Eidelson argues that the value of political accountability underlying the Supreme Court’s rejections of pretextual, post hoc, and buck-passing reasoning will affect future courts’ review of agency decisions.

He calls into the question the practice of “remand without vacatur,” which involves courts giving agencies a second chance to explain an action after finding the first justification defective. Courts sometimes allow an agency decision to remain in effect even if its logic is faulty, on the assumption that the agency would reach the same conclusion and pursue the same action once given the opportunity to submit further explanation.

Eidelson contends that if courts are concerned about public accountability, however, then agencies must get the justification right the first time—when they announce the decision to the public—rather than relying on the courts to uphold the policy while the agency tries to remedy its logic.

In addition, Eidelson expresses concern about the practice of agencies presenting arguments in the alternative. Agencies often provide several, independent reasons for decisions. But a court concerned about political accountability should care about what reason was offered to the public, Eidelson reasons, irrespective of whether other reasons might suffice as logical.

Eidelson also addresses arguments against emphasizing political accountability in the judicial review of agency decision-making.

In response to concerns that courts would use political accountability to impose improper procedures on agencies, Eidelson points to the APA’s language that “due account shall be taken of prejudicial error.” He argues that this should be interpreted to refer to the type of prejudice that arises when agencies act without incurring the relevant political cost. Furthermore, Eidelson states that it does not matter that the public rarely knows the reasons for agency decisions. Eidelson says that reasons still matter, particularly for major decisions, as they impact Americans’ views as to whether the President “shares my values” or “cares about people like me”—which have broad political implications.
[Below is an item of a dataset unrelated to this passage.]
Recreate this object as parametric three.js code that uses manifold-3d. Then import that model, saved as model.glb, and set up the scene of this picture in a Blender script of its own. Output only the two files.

Of course, some may read Chief Justice Robert’s opinions as simply protecting the Supreme Court’s reputation for neutrality in politically-charged cases. To this skepticism, Eidelson responds that regardless of Chief Justice Robert’s motivations, the two cases now have a “significant foothold in the law.” An emphasis on the value of political accountability provides a natural and necessary development in administrative law, he concludes.